What do companies need to do in order to be able to send documents and information to shareholders in an electronic form? Companies wishing to use electronic communication will need to obtain shareholder approval in a general meeting. Some companies may already have arrangements in place for this under the relevant parts of the 1985 Act, but may wish to extend the current arrangements, for example to cover a wider category of documents. These approvals could be sought at the 2007 AGM.

In addition, unless the shareholder is also a company that has agreed to receive documents or information in electronic form, a request letter will have to be sent to each shareholder asking for agreement to receive documents or information in an electronic form. The shareholder should also be requested to supply an electronic address for this purpose.

Other arrangements will also need to be put in place to identify shareholders and other persons who control voting rights so that they can be effectively informed of the matters they are entitled to be informed of under the Transparency Directive. 

What do companies need to do in order to be able to send documents and information to shareholders by website? Companies may need to amend their articles, possibly at the next AGM, to permit the company to communicate with its members via a website where this is not already permitted.

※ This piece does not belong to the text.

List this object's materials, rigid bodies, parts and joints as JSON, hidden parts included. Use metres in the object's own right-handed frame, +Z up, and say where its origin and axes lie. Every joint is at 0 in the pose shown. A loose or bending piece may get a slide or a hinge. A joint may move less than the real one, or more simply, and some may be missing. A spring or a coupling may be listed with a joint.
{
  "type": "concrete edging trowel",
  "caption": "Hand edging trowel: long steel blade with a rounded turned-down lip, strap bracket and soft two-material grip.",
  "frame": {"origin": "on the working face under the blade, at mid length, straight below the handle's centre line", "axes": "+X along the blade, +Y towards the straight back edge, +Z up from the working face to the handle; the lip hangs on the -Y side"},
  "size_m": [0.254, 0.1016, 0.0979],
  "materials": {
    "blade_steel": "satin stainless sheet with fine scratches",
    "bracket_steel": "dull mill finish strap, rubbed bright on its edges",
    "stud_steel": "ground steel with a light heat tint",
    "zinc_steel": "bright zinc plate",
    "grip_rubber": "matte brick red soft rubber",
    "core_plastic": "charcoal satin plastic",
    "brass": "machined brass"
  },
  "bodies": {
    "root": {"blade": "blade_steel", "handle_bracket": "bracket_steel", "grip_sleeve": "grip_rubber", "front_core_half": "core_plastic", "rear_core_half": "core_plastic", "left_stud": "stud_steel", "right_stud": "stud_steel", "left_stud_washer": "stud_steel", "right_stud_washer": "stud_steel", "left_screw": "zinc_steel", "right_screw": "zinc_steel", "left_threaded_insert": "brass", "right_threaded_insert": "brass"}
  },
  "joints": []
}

Companies would also need to obtain shareholder approval in a general meeting to communications by website if there are not already arrangements in place under the 1985 Act. Again, this approval could be sought at the 2007 AGM.

A request letter will also need to be sent to each shareholder asking them to consent to the company sending documents or information via a website. It must be clearly stated that shareholders will be deemed to agree to this unless they notify the company within 28 days that they wish to receive documents or information in another form. A request letter will be ineffective if sent to a shareholder who has been sent such a letter within the previous 12 months.

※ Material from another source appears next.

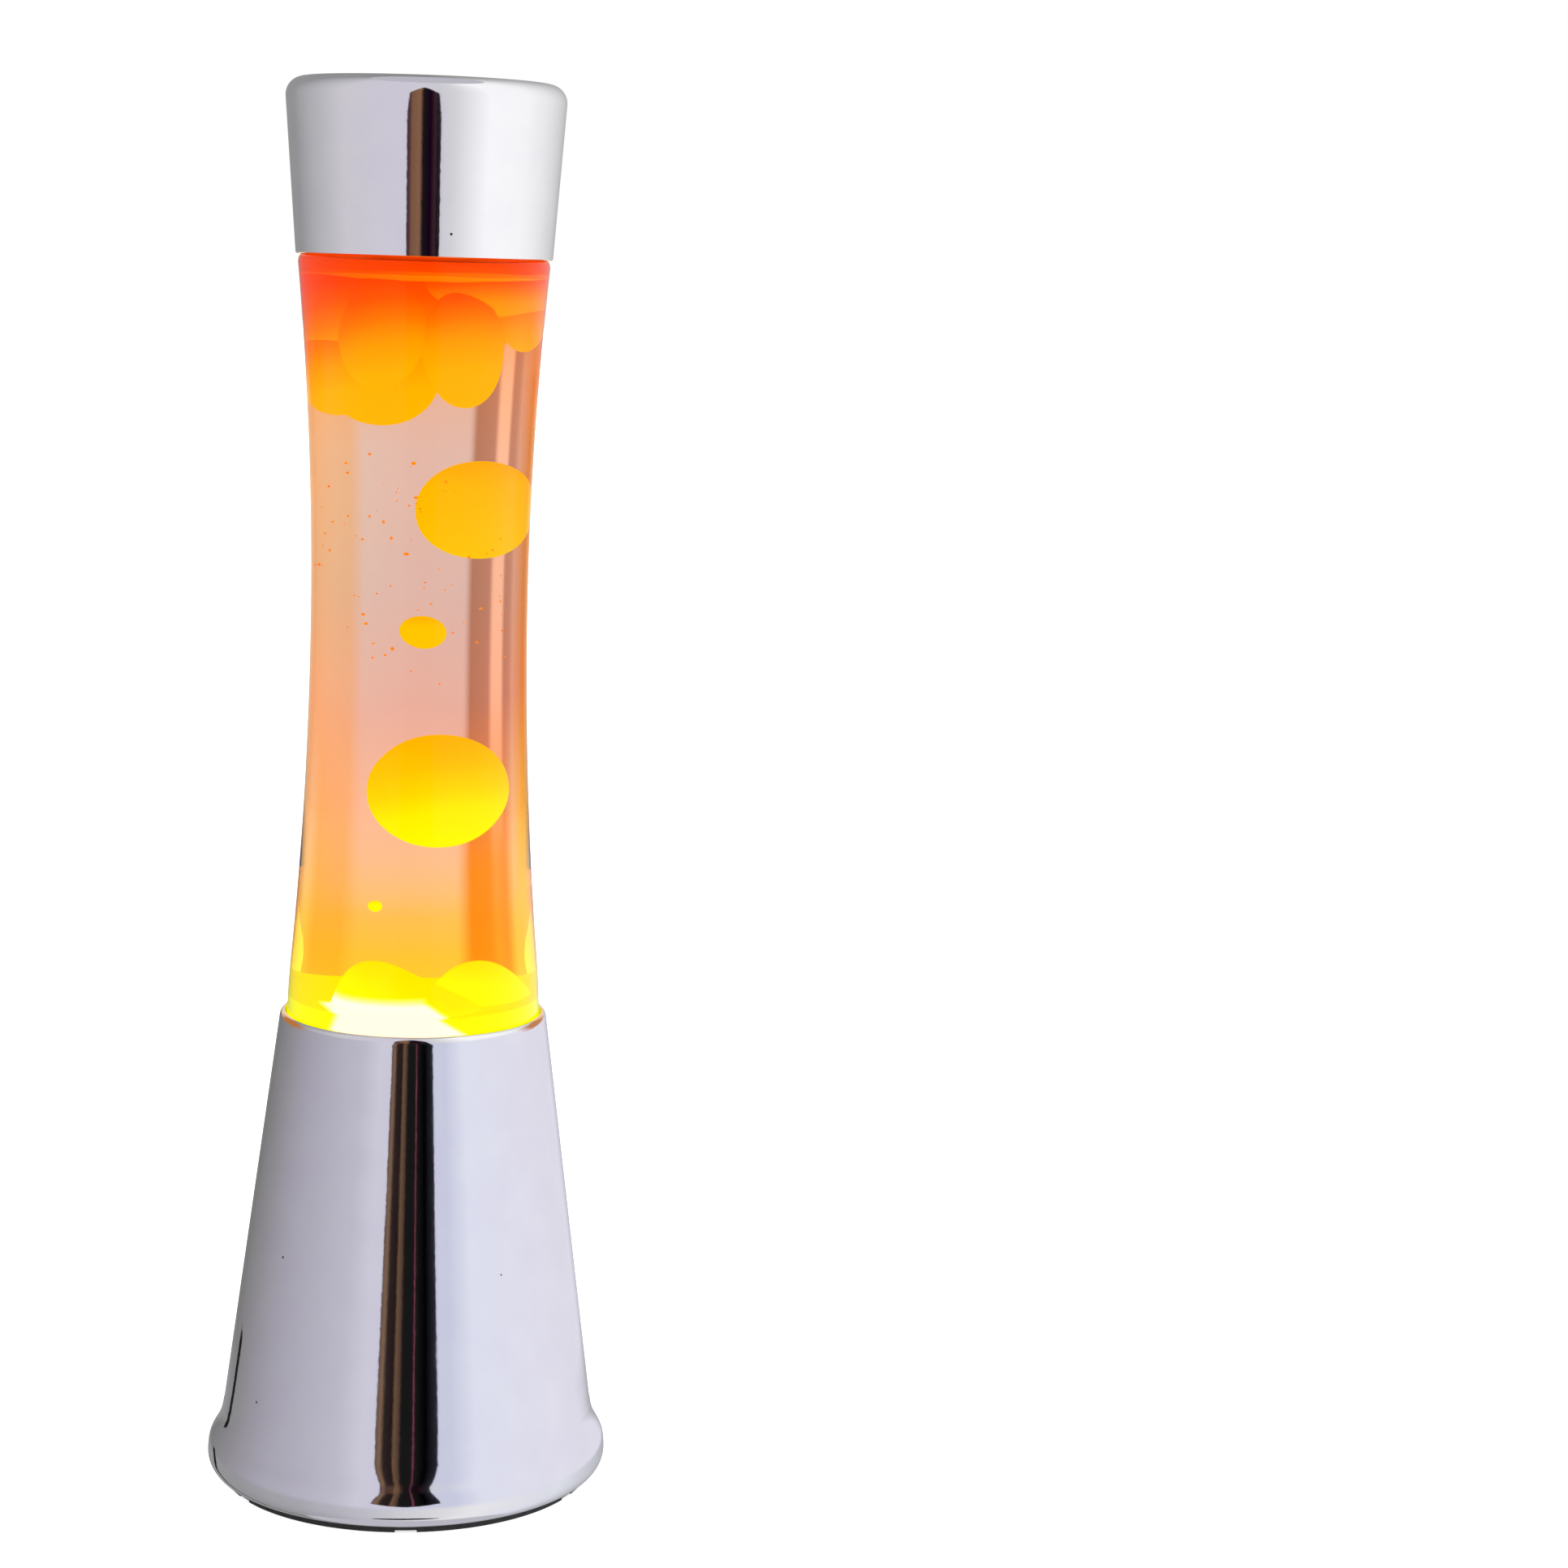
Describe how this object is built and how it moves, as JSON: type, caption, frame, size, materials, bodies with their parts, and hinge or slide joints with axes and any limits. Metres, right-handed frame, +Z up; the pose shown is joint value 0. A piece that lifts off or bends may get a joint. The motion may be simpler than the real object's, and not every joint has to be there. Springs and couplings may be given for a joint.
{
  "type": "lava lamp",
  "caption": "Table lamp with a flared chrome base, an hourglass glass bottle of clear liquid and glowing orange wax, and a chrome cap; a bulb below melts the wax.",
  "frame": {"origin": "centre of the foot, on the table", "axes": "+Z up along the lamp's axis; +Y to the back, where the cord's gland is; the front faces -Y"},
  "size_m": [0.114, 0.114, 0.395],
  "materials": {
    "chrome": "polished",
    "black_plastic": "matte",
    "black_rubber": "matte",
    "silicone": "satin",
    "zinc_steel": "satin",
    "brass": "satin",
    "holder_plastic": "satin",
    "white_plastic": "satin",
    "brown_insulation": "satin",
    "blue_insulation": "satin",
    "bulb_glass": "gloss",
    "nickel": "satin",
    "black_glass": "gloss",
    "solder": "satin",
    "filament": "satin",
    "bottle_glass": "gloss",
    "liquid": "gloss",
    "wax": "satin",
    "gold_steel": "gloss",
    "foam": "matte"
  },
  "bodies": {
    "base": {"base_shell": "chrome", "globe_seat": "black_plastic", "seat_gasket": "silicone", "bottom_plate": "black_plastic", "foot_ring": "black_rubber", "plate_brackets": "zinc_steel", "plate_screws": "zinc_steel", "holder_bracket": "zinc_steel", "bracket_screws": "zinc_steel", "bracket_nuts": "zinc_steel", "holder_nipple": "brass", "holder_nut": "brass", "holder_body": "holder_plastic", "contact_sleeve": "brass", "centre_contact": "brass", "contact_screws": "zinc_steel", "terminal_block": "white_plastic", "terminal_screws": "brass", "block_screw": "zinc_steel", "live_wire": "brown_insulation", "neutral_wire": "blue_insulation", "cord_clamp": "black_plastic", "clamp_screws": "zinc_steel", "cable_gland": "black_rubber"},
    "bulb": {"bulb_glass": "bulb_glass", "bulb_cap": "nickel", "bulb_insulator": "black_glass", "bulb_tip": "solder", "bulb_stem": "bulb_glass", "bulb_supports": "nickel", "bulb_filament": "filament"},
    "globe": {"globe_glass": "bottle_glass", "globe_liquid": "liquid", "wax_pool": "wax", "wax_top": "wax", "heat_coil": "nickel", "crown_cap": "gold_steel", "crown_liner": "white_plastic"},
    "cap": {"cap_shell": "chrome", "cap_pad": "foam"},
    "blob_upper": {"wax_blob_upper": "wax"},
    "blob_middle": {"wax_blob_middle": "wax"},
    "blob_lower": {"wax_blob_lower": "wax"},
    "droplet": {"wax_droplet": "wax"}
  },
  "joints": [
    {"name": "globe_lift", "type": "slide", "parent": "base", "child": "globe", "axis": [0, 0, 1], "range_m": [0, 0.06]},
    {"name": "cap_lift", "type": "slide", "parent": "globe", "child": "cap", "axis": [0, 0, 1], "range_m": [0, 0.06]},
    {"name": "bulb_unscrew", "type": "slide", "parent": "base", "child": "bulb", "axis": [0, 0, 1], "range_m": [0, 0.0125]},
    {"name": "upper_blob_float", "type": "slide", "parent": "globe", "child": "blob_upper", "axis": [0, 0, 1], "range_m": [-0.007, 0.006], "deforming": ["globe_liquid"]},
    {"name": "middle_blob_float", "type": "slide", "parent": "globe", "child": "blob_middle", "axis": [0, 0, 1], "range_m": [-0.006, 0.008], "deforming": ["globe_liquid"]},
    {"name": "lower_blob_float", "type": "slide", "parent": "globe", "child": "blob_lower", "axis": [0, 0, 1], "range_m": [-0.008, 0.016], "deforming": ["globe_liquid"]},
    {"name": "droplet_float", "type": "slide", "parent": "globe", "child": "droplet", "axis": [0, 0, 1], "range_m": [-0.011, 0.006], "deforming": ["globe_liquid"]}
  ]
}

Any request letters could be sent at the same time as the notice of AGM in order to save costs.

New rules about notification of interests in shares to public companies

These provisions are relevant only to companies whose shares are admitted to trading on a regulated market or a UK prescribed market (see above for examples of the relevant markets). The rules they replace applied to all public companies, whether or not listed.

The old law

Under sections 198 - 211 of the Companies Act 1985, a person who acquired an interest of three per cent or more of the relevant share capital of a public company had to disclose that interest to the company within two business days. In certain limited cases, referred to as non-material interests, the disclosure threshold was 10 per cent. A person then had to disclose when the interest went through any whole percentage figure above three per cent (or 10 per cent as appropriate) and when his interest fell below three per cent (or 10 per cent).

It was a criminal offence not to comply with the disclosure obligations. A company had to keep a register of the interests disclosed and, if it was a listed company, it had to notify a regulatory information service by the end of the business day after it received the notification (paragraph 9.6.7R, Listing Rules). These provisions were in the same part of the 1985 Act as the provisions dealing with a public company’s right to investigate who had an interest in its shares (the section 212 procedure) and used the same concept of “interest in shares”.

The new law

Sections 198 - 211 of the 1985 Act have been replaced by new provisions inserted in Part 6 of the Financial Services and Markets Act 2000 by Part 43 of the 2006 Act. The rules which implement these new provisions (namely the Transparency Rules) took effect from 20 January 2007.

The section 212 provisions allowing a company to obtain information from parties with interests in their shares have been dealt with separately and have been replaced by Part 22 of the 2006 Act, also with effect from 20 January 2007

What’s new?

The main differences between the old law and the new law are as follows.

Obligations of shareholders to notify share interests to companies

As stated above, these rules no longer apply to public companies whose shares are not traded on a market.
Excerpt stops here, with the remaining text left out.